Procuramos assinalar que a escola cidadã, tão discutida e defendida na qualidade, tem uma história. Os ideais da escola burguesa nasceram no século XV, na época do Renascimento na Europa. Neste momento, a escola adquire um papel de fundamental importância no processo de construção do mundo burguês. Nesta época ela era uma instituição revolucionária na medida em que se contrapunha à estrutura educacional do feudalismo. Diferentes autores darão ênfase à nova forma de educar o homem, totalmente diferentes do modelo anterior. No século XIX, de revolucionário, o homem tornou-se um instrumento de defesa e consolidação das relações capitalistas. A partir do século XX, a escola cidadã surge para mediar à crise social.

Ao lançar-nos a questão, o porquê da insistente defesa das idéias da cidadania, podemos compreender que ela tem sido especialmente no Estado do Paraná, como um renascer de uma nova forma de educar o homem.
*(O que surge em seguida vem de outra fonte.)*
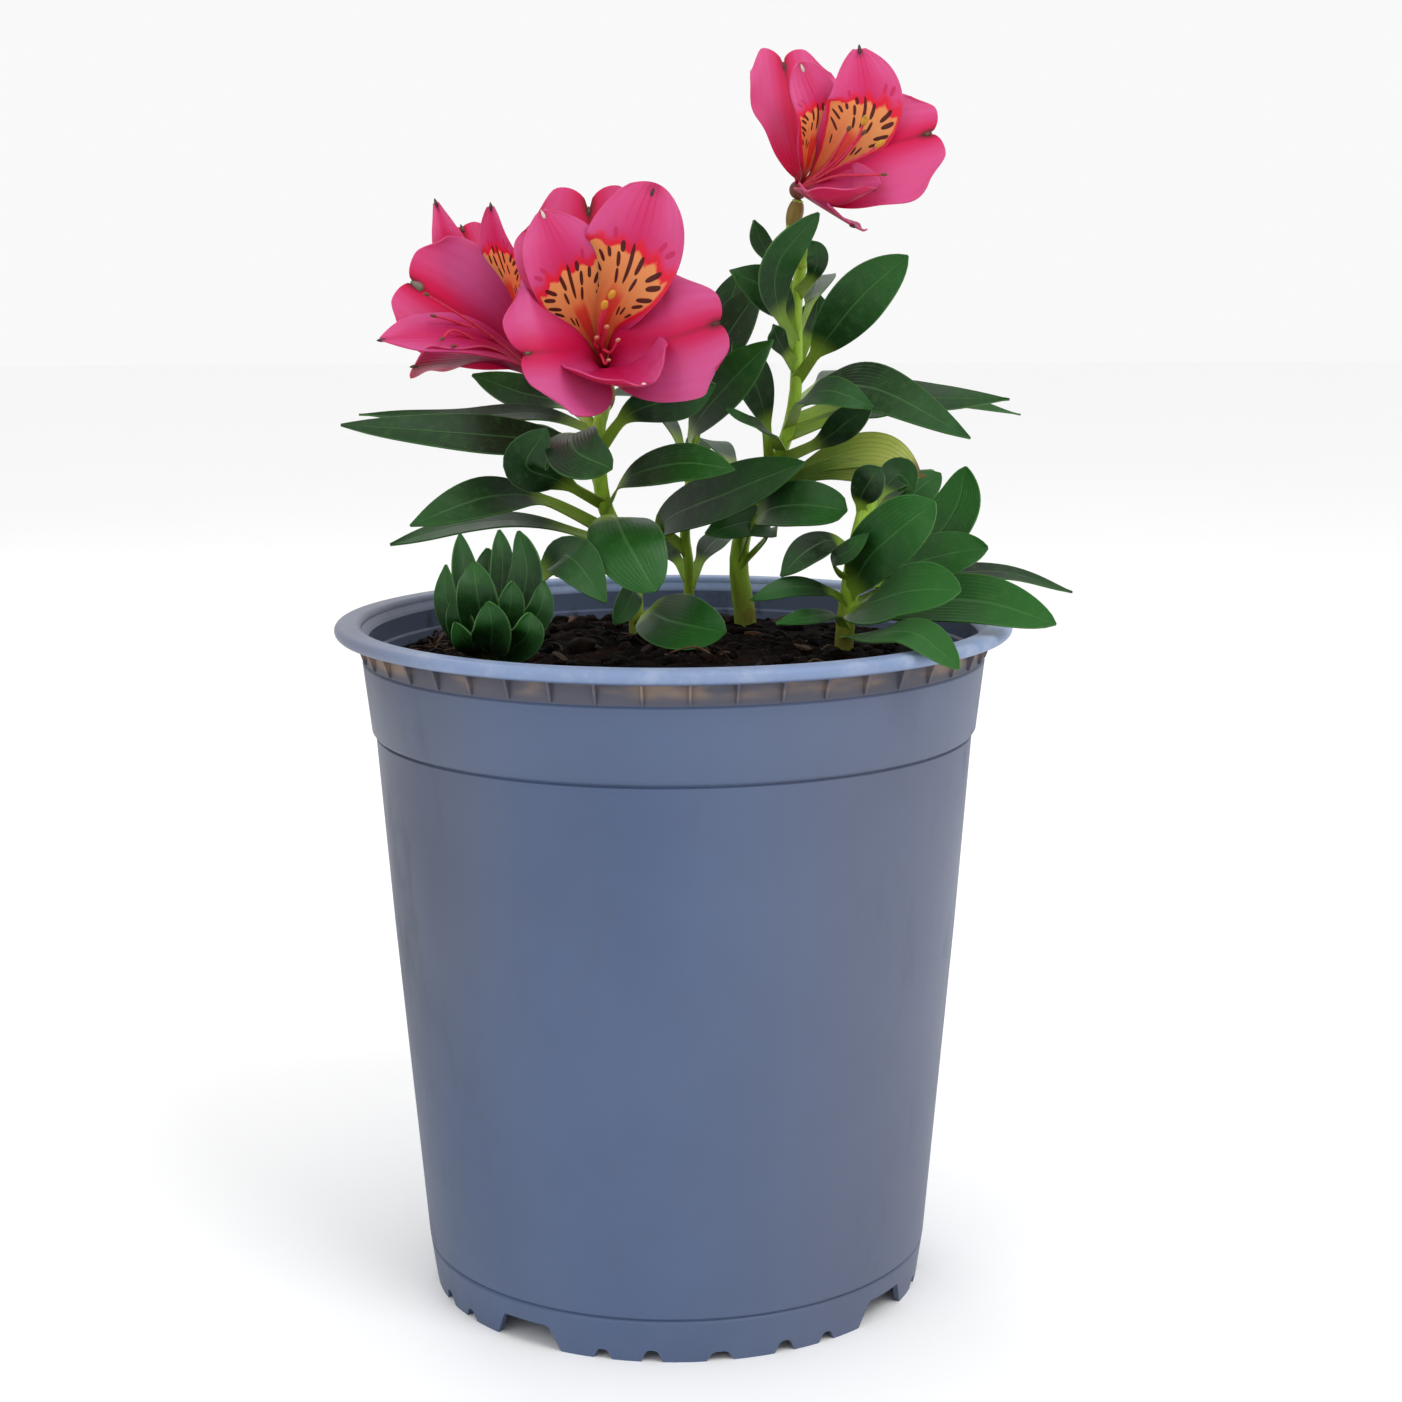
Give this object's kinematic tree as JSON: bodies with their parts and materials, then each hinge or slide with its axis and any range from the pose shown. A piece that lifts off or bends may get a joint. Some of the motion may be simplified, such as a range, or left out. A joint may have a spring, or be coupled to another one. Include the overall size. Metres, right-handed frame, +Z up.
{
  "type": "potted peruvian lily",
  "caption": "Flowering peruvian lily with pink blooms and broad green leaves, growing in a tapered plastic nursery container.",
  "frame": {"origin": "on the floor under the middle of the pot's base", "axes": "+Z up, the front of the plant faces -Y, +X to the right as seen from the front"},
  "size_m": [0.2102, 0.19, 0.3485],
  "materials": {
    "pot": "satin slate-blue recycled plastic, a little dusty under the lip",
    "soil": "damp dark compost with bark and fibre",
    "foliage": "satin green leaf with fine parallel veins, yellow-green stems",
    "faded_foliage": "fading yellow leaf",
    "petals": "soft pink petal with orange throat patches and dark dashes"
  },
  "bodies": {
    "root": {"pot": "pot", "soil": "soil", "shoot_a": "foliage", "shoot_b": "foliage", "shoot_c": "foliage", "shoot_d": "foliage", "shoot_e": "foliage", "leaf_fading": "faded_foliage", "bloom_centre": "petals", "bloom_left": "petals", "bloom_right": "petals"}
  },
  "joints": []
}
Vimos que a cidadania tem adquirido formas diferentes ao longo da história. No Paraná, o cidadão tem sido colocado como significado social e que resolva a crise da atual sociedade. Nesta perspectiva o cidadão da atualidade não é o questionador crítico da sua realidade, mas respeitador da ordem vigente.

O respeito à democracia, a liberdade e os direitos de cada indivíduo anunciados em 1789, quando da elaboração da Declaração dos direitos do homem e do cidadão, continuam sendo os valores fundamentais do homem contemporâneo. O modelo da escola cidadã, ou seja, "Cidadão Nota 10" do Paraná, é um exemplo tácito de como os ideais burgueses continuam presentes no pensamento dos homens.

Assim, todos têm seus direitos, as crianças, os velhos, os homossexuais, as mulheres, pobres e miseráveis e mais recentemente os desempregados, vítimas da crise estrutural da sociedade capitalista. Finalmente, compreender o significado do que é ser cidadão, na atualidade, é compreender as transformações sociais e econômicas do nosso século. Quanto mais a crise adentra a escola, mais ela clama pela valorização do cidadão, cujo papel atual consiste em preservar as relações existentes.